Holding: The Court held that the 1972 amendments give federal employees the same right to a trial de novo in district court for discrimination claims, not merely review of the administrative record.

Real World Impact:
  • Allows federal employees a full new trial in district court for discrimination claims.
  • Makes discovery and ordinary trial procedures available in federal employee suits.
  • Permits administrative findings to be used as evidence but not to replace a new trial.
Topics: workplace discrimination, federal employees' rights, trial rights in court, agency record review

Summary

Background

Mrs. Jewell Chandler was a claims examiner at the Veterans’ Administration who applied for a promotion in 1972. She was named a finalist but the job went to a Filipino‑American man. Ms. Chandler filed an internal complaint alleging sex and race discrimination. After an administrative hearing an examiner recommended finding sex discrimination and a retroactive promotion, but the agency rejected that recommendation and the Civil Service Commission affirmed. Ms. Chandler then sued in federal district court under the 1972 law that extended Title VII protections to federal employees and sought discovery and a full trial, while the Government argued the court should limit review to the administrative record.

Reasoning

The central question was whether the 1972 law gives federal workers the same right to a trial de novo (a new trial) in district court that private‑sector employees have under Title VII. The Court examined the statute’s wording — allowing an employee to “file a civil action as provided in section 706” — and the legislative history of the 1972 amendments. It concluded that Congress intended parity: the phrase “as applicable” only excluded private‑sector enforcement provisions (like EEOC cease‑and‑desist rules) that could not apply to suits against the Government, and did not strip federal workers of the right to a new trial.

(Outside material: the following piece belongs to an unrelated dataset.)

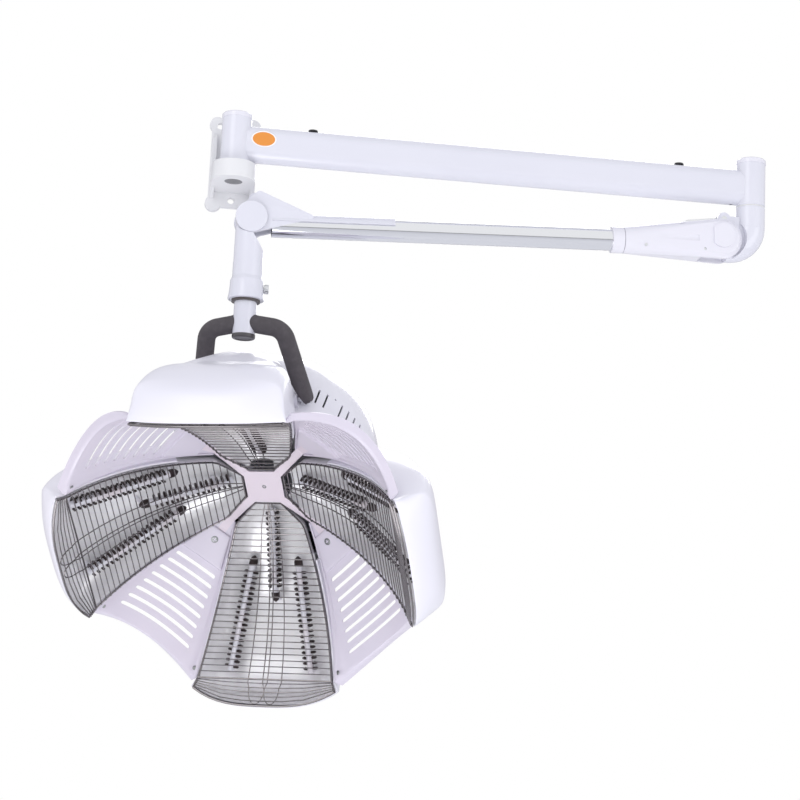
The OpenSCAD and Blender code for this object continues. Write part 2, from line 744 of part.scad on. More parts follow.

The Court rejected arguments that de novo review should be presumed unavailable and reversed the lower court’s contrary conclusion.

Real world impact

Because of this ruling, federal employees who have gone through agency procedures can bring full new trials in federal district court on discrimination claims instead of being confined to narrow review of the agency record. Prior administrative findings may be admitted as evidence at trial, but they do not replace the employee’s right to a new proceeding. The case was sent back to lower courts for further proceedings consistent with this decision.